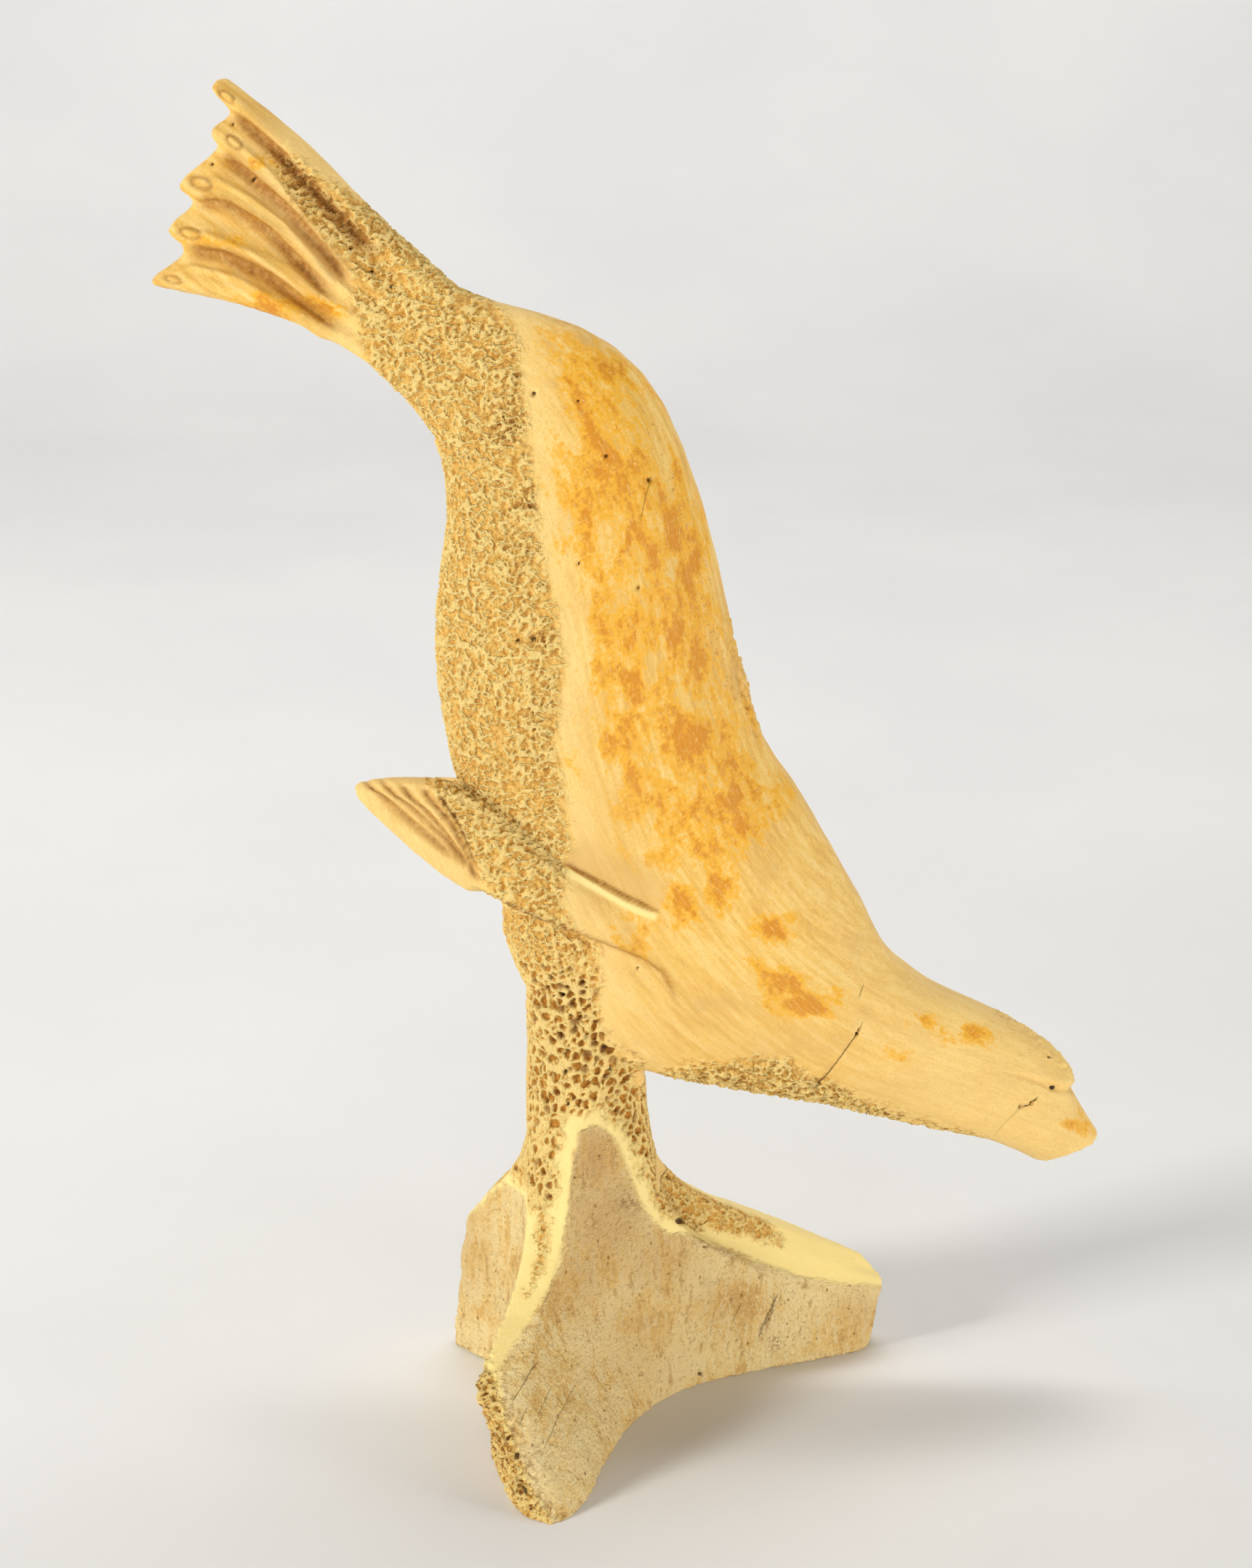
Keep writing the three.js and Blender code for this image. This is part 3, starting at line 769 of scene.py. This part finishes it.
class Nodes:
    """Builds a node tree, for shading or for geometry, with short calls."""

    def __init__(self, tree, read):
        self.tree = tree
        self.read = read

    def add(self, kind, inputs=(), **settings):
        node = self.tree.nodes.new(kind)
        for name, value in settings.items():
            setattr(node, name, value)
        for name, value in dict(inputs).items():
            if isinstance(value, bpy.types.NodeSocket):
                self.tree.links.new(value, node.inputs[name])
            else:
                node.inputs[name].default_value = value
        return node

    def math(self, operation, a, b=0.0, c=0.0):
        return self.add("ShaderNodeMath", {0: a, 1: b, 2: c}, operation=operation).outputs[0]

    def affine(self, value, factor, shift):
        return self.math("MULTIPLY_ADD", value, factor, shift)

    def swing(self, noise, amount):
        """A noise of 0 to 1 as a value from minus the amount to the amount."""
        return self.affine(noise, 2 * amount, -amount)

    def times(self, *factors):
        product = factors[0]
        for factor in factors[1:]:
            product = self.math("MULTIPLY", product, factor)
        return product

    def plus(self, *terms):
        total = terms[0]
        for term in terms[1:]:
            total = self.math("ADD", total, term)
        return total

    def vector(self, operation, a, b):
        return self.add("ShaderNodeVectorMath", {0: a, 1: b}, operation=operation).outputs[0]

    def scaled(self, vector, by):
        return self.vector("MULTIPLY", vector, by)

    def ramp(self, value, low, high):
        inputs = {"Value": value, "From Min": low, "From Max": high}
        return self.add("ShaderNodeMapRange", inputs, interpolation_type="SMOOTHSTEP").outputs[0]

    def noise(self, vector, scale, detail, roughness=0.5, output=0):
        inputs = {"Vector": vector, "Scale": scale, "Detail": detail, "Roughness": roughness}
        return self.add("ShaderNodeTexNoise", inputs).outputs[output]

    def cells(self, vector, scale, feature="F1"):
        return self.add("ShaderNodeTexVoronoi", {"Vector": vector, "Scale": scale}, feature=feature)

    def dots(self, vector, scale):
        """Distance to the nearest of many scattered points, and two chances that belong to that point."""
        cells = self.cells(vector, scale)
        chances = self.add("ShaderNodeSeparateXYZ", {0: cells.outputs["Color"]})
        return cells.outputs["Distance"], chances.outputs[0], chances.outputs[1]

    def warped(self, vector, scale, amount):
        noise = self.noise(vector, scale, 1.0, output=1)
        centred = self.vector("SUBTRACT", noise, (0.5, 0.5, 0.5))
        return self.vector("ADD", vector, self.scaled(centred, (amount, amount, amount)))

    def mix(self, share, a, b):
        return self.add("ShaderNodeMix", {0: share, 6: a, 7: b}, data_type="RGBA").outputs[2]

    def layered(self, base, *layers):
        """Colours over a base: each one's field, where that starts and is full, and its greatest share."""
        for field, start, full, share, colour in layers:
            base = self.mix(self.times(self.ramp(field, start, full), share), base, colour)
        return base


# What the pattern nodes store on the skin for the material
PATTERNS = (
    "sponge", "natural", "level", "gap", "broken", "pore", "stain", "tone", "streak", "fibre", "speck",
)
# What the material reads besides
MARKS = (
    "place", "grain", "coarse", "pale", "painted_grey_shade", "bright_rim_and_highlight", "lip_highlight", "groove", "tint", "back", "dirt_and_shade", "crack",
    "crack_strength", "pit", "eye",
)


def hollow_share(n, level, gap, broken, coarse):
    """Depth of the spongy bone's hollows: between worm-like ridges, or in a net where it is coarse."""
    off_level = n.math("ABSOLUTE", n.math("SUBTRACT", level, 0.5))
    worm = n.times(n.ramp(off_level, 0.11, 0.03), n.ramp(broken, 0.34, 0.5))
    comb = n.times(n.ramp(gap, 0.05, 0.30), n.ramp(broken, 0.3, 0.5))
    combed = n.ramp(coarse, 0.15, 0.85)
    valley = n.times(n.math("SUBTRACT", 1.0, worm), 0.85)
    return n.plus(n.times(comb, combed, 1.3), n.times(valley, n.math("SUBTRACT", 1.0, combed)))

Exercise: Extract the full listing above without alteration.

Solution to this problem:
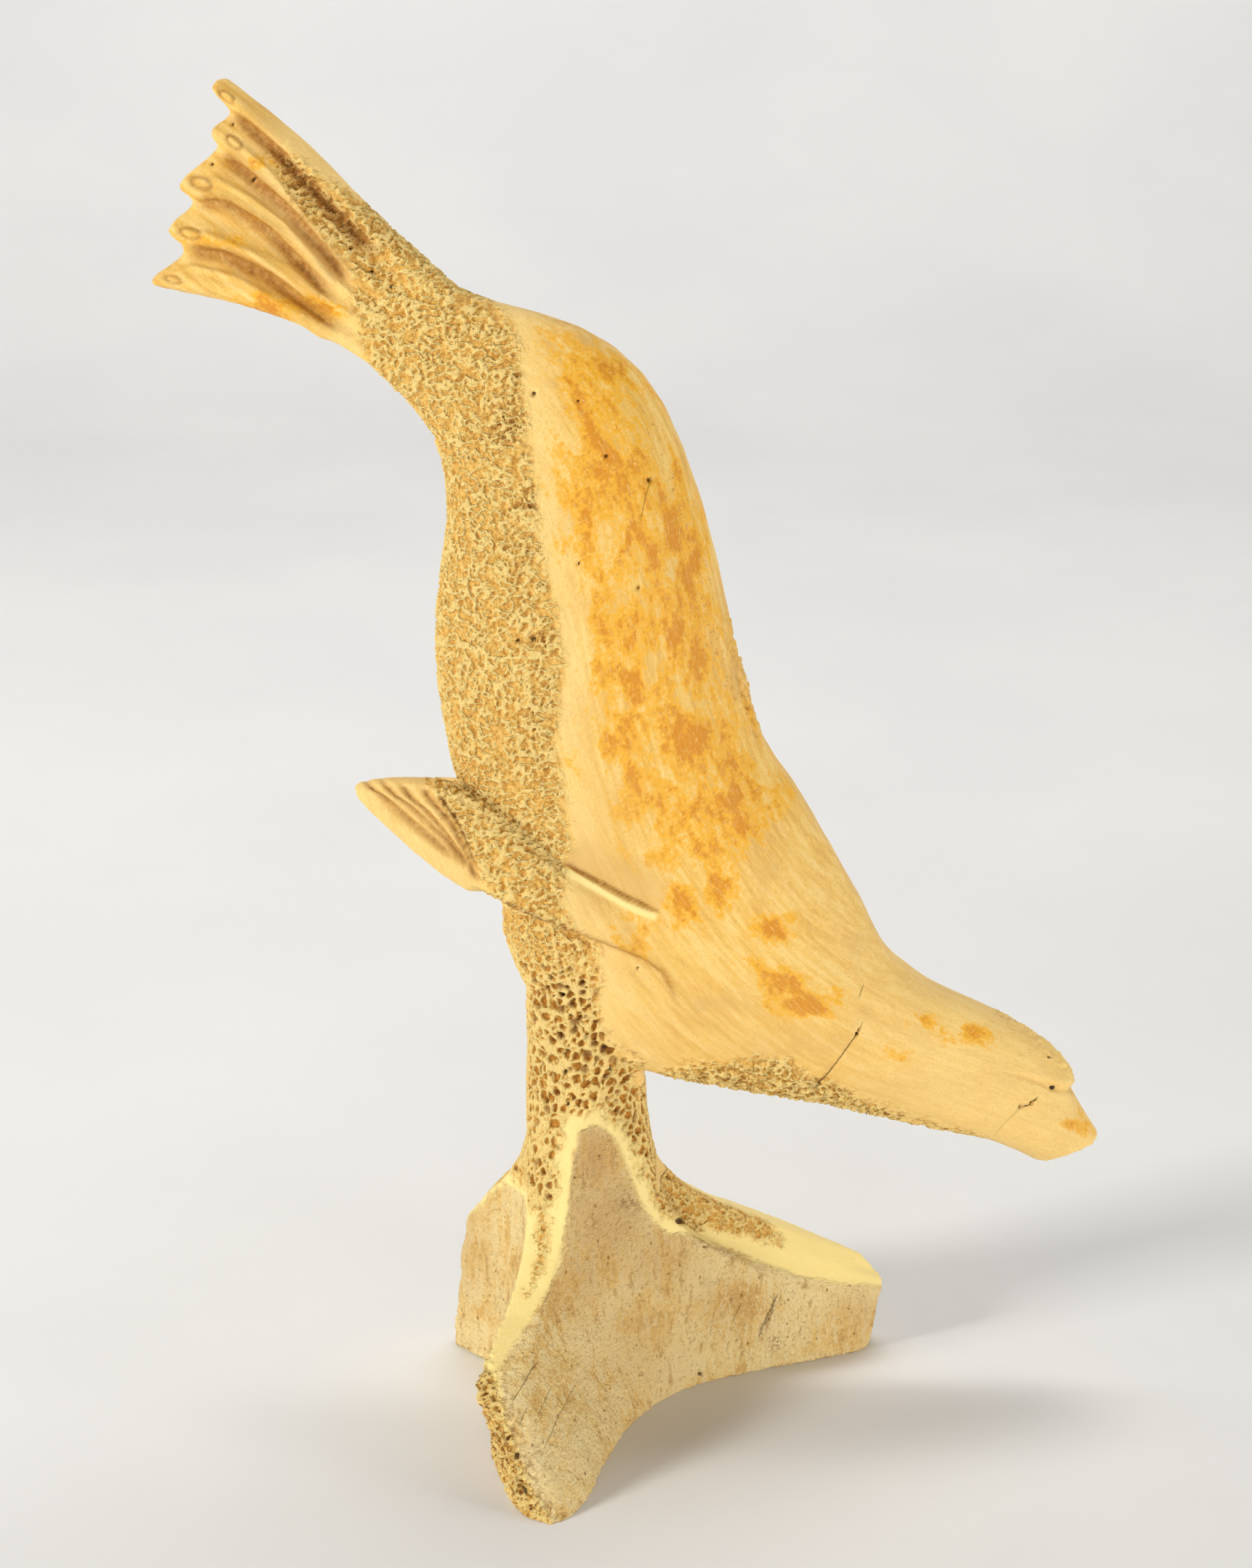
Keep writing the three.js and Blender code for this image. This is part 3, starting at line 769 of scene.py. This part finishes it.
class Nodes:
    """Builds a node tree, for shading or for geometry, with short calls."""

    def __init__(self, tree, read):
        self.tree = tree
        self.read = read

    def add(self, kind, inputs=(), **settings):
        node = self.tree.nodes.new(kind)
        for name, value in settings.items():
            setattr(node, name, value)
        for name, value in dict(inputs).items():
            if isinstance(value, bpy.types.NodeSocket):
                self.tree.links.new(value, node.inputs[name])
            else:
                node.inputs[name].default_value = value
        return node

    def math(self, operation, a, b=0.0, c=0.0):
        return self.add("ShaderNodeMath", {0: a, 1: b, 2: c}, operation=operation).outputs[0]

    def affine(self, value, factor, shift):
        return self.math("MULTIPLY_ADD", value, factor, shift)

    def swing(self, noise, amount):
        """A noise of 0 to 1 as a value from minus the amount to the amount."""
        return self.affine(noise, 2 * amount, -amount)

    def times(self, *factors):
        product = factors[0]
        for factor in factors[1:]:
            product = self.math("MULTIPLY", product, factor)
        return product

    def plus(self, *terms):
        total = terms[0]
        for term in terms[1:]:
            total = self.math("ADD", total, term)
        return total

    def vector(self, operation, a, b):
        return self.add("ShaderNodeVectorMath", {0: a, 1: b}, operation=operation).outputs[0]

    def scaled(self, vector, by):
        return self.vector("MULTIPLY", vector, by)

    def ramp(self, value, low, high):
        inputs = {"Value": value, "From Min": low, "From Max": high}
        return self.add("ShaderNodeMapRange", inputs, interpolation_type="SMOOTHSTEP").outputs[0]

    def noise(self, vector, scale, detail, roughness=0.5, output=0):
        inputs = {"Vector": vector, "Scale": scale, "Detail": detail, "Roughness": roughness}
        return self.add("ShaderNodeTexNoise", inputs).outputs[output]

    def cells(self, vector, scale, feature="F1"):
        return self.add("ShaderNodeTexVoronoi", {"Vector": vector, "Scale": scale}, feature=feature)

    def dots(self, vector, scale):
        """Distance to the nearest of many scattered points, and two chances that belong to that point."""
        cells = self.cells(vector, scale)
        chances = self.add("ShaderNodeSeparateXYZ", {0: cells.outputs["Color"]})
        return cells.outputs["Distance"], chances.outputs[0], chances.outputs[1]

    def warped(self, vector, scale, amount):
        noise = self.noise(vector, scale, 1.0, output=1)
        centred = self.vector("SUBTRACT", noise, (0.5, 0.5, 0.5))
        return self.vector("ADD", vector, self.scaled(centred, (amount, amount, amount)))

    def mix(self, share, a, b):
        return self.add("ShaderNodeMix", {0: share, 6: a, 7: b}, data_type="RGBA").outputs[2]

    def layered(self, base, *layers):
        """Colours over a base: each one's field, where that starts and is full, and its greatest share."""
        for field, start, full, share, colour in layers:
            base = self.mix(self.times(self.ramp(field, start, full), share), base, colour)
        return base


# What the pattern nodes store on the skin for the material
PATTERNS = (
    "sponge", "natural", "level", "gap", "broken", "pore", "stain", "tone", "streak", "fibre", "speck",
)
# What the material reads besides
MARKS = (
    "place", "grain", "coarse", "pale", "painted_grey_shade", "bright_rim_and_highlight", "lip_highlight", "groove", "tint", "back", "dirt_and_shade", "crack",
    "crack_strength", "pit", "eye",
)


def hollow_share(n, level, gap, broken, coarse):
    """Depth of the spongy bone's hollows: between worm-like ridges, or in a net where it is coarse."""
    off_level = n.math("ABSOLUTE", n.math("SUBTRACT", level, 0.5))
    worm = n.times(n.ramp(off_level, 0.11, 0.03), n.ramp(broken, 0.34, 0.5))
    comb = n.times(n.ramp(gap, 0.05, 0.30), n.ramp(broken, 0.3, 0.5))
    combed = n.ramp(coarse, 0.15, 0.85)
    valley = n.times(n.math("SUBTRACT", 1.0, worm), 0.85)
    return n.plus(n.times(comb, combed, 1.3), n.times(valley, n.math("SUBTRACT", 1.0, combed)))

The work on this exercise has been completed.